2.3.3 Particle tracking velocimetry and Shake the Box algorithm

PTV methods are based on the identification and tracking of individual particle motions. They thus provide Lagrangian information on fluid particles. Assuming a particle can be tracked at several successive locations, and if it does follow even the fastest structures of the flow, the PTV method is then intrinsically time resolved since its velocity can be computed at any location and time along its continuous trajectory (Agüí and Jiménez 1987; Schanz et al. 2016). As for PIV, PTV can be either two dimensional if one uses one or two cameras (2D-PTV), or three dimensional with three or more (3D-PTV). Indeed identifying a particle from at least three angles of view allows its location in the 3D space at successive instants, and to measure the three components of its Lagrangian velocity (Kasagi and Nishino 1991). The major limit of PTV techniques resides in the unambiguous identification of particles and their tracking between successive images. Increasing the seeding particle concentration to enhance the spatial resolution of measurement results in a reduced efficiency of commonly used nearest neighbour search methods or particle screening (Cambonie and Aider 2014).

The Shake the Box algorithm is a Lagrangian tracking method developed by Schanz et al. (2016) and implemented in the latest version of LaVision DaVis 10 software, which offers an alternative to this nearest neighbour search, allowing to use typically higher seeding particle densities (Terra et al. 2019). Its principle is detailed in Schanz et al. (2016). Note that other hardware-based methods exist to achieve high seeding densities, such as scanning 3D-PTV (Hoyer et al. 2005).

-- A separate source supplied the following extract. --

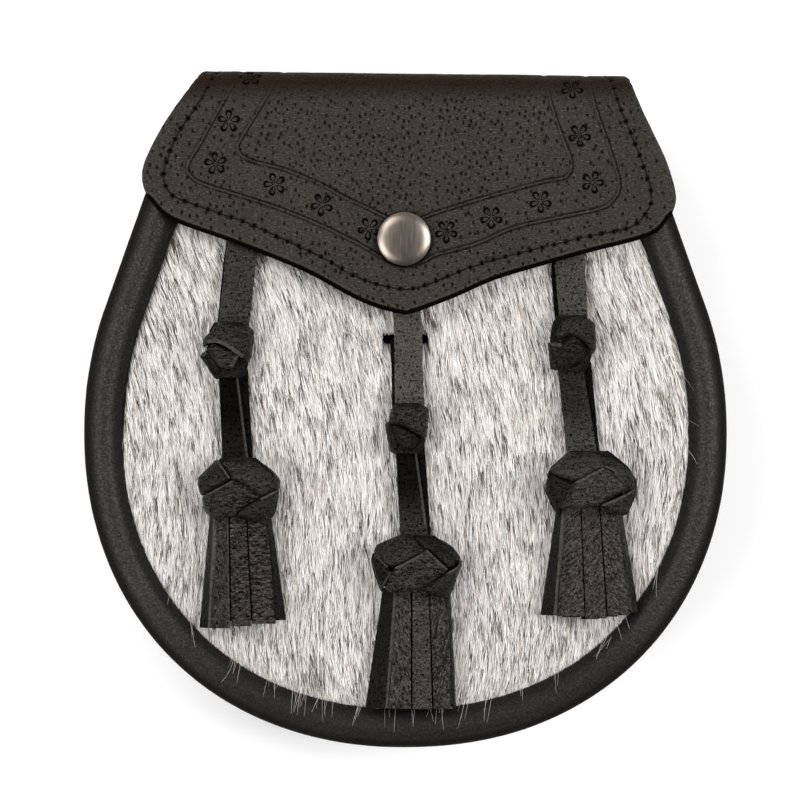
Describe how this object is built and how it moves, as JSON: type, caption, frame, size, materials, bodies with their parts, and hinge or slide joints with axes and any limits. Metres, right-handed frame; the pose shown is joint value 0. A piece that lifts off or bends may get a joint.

The main idea is to use for each tracked particle, the information of its trajectory at previous times to predict its position at the subsequent time step. An image matching technique is then applied to improve the precision of the localisation: the particle image (or “box”) is “shook” around its predicted location until a maximum correlation is found (in a way similar to PIV cross correlation techniques), indicating that the new particle position has been identified. The first step makes the technique inherently time resolved, and this strong interaction with the temporal dimension makes it possible to extract information on local velocity and acceleration. Along with time resolution, the second specificity, namely the “shaking”, enables to track particles at high densities (above 0.1 particles per pixel, ppp) while almost completely suppressing ghost particles usually associated encountered with other iterative particle reconstruction methods (Schanz et al. 2016).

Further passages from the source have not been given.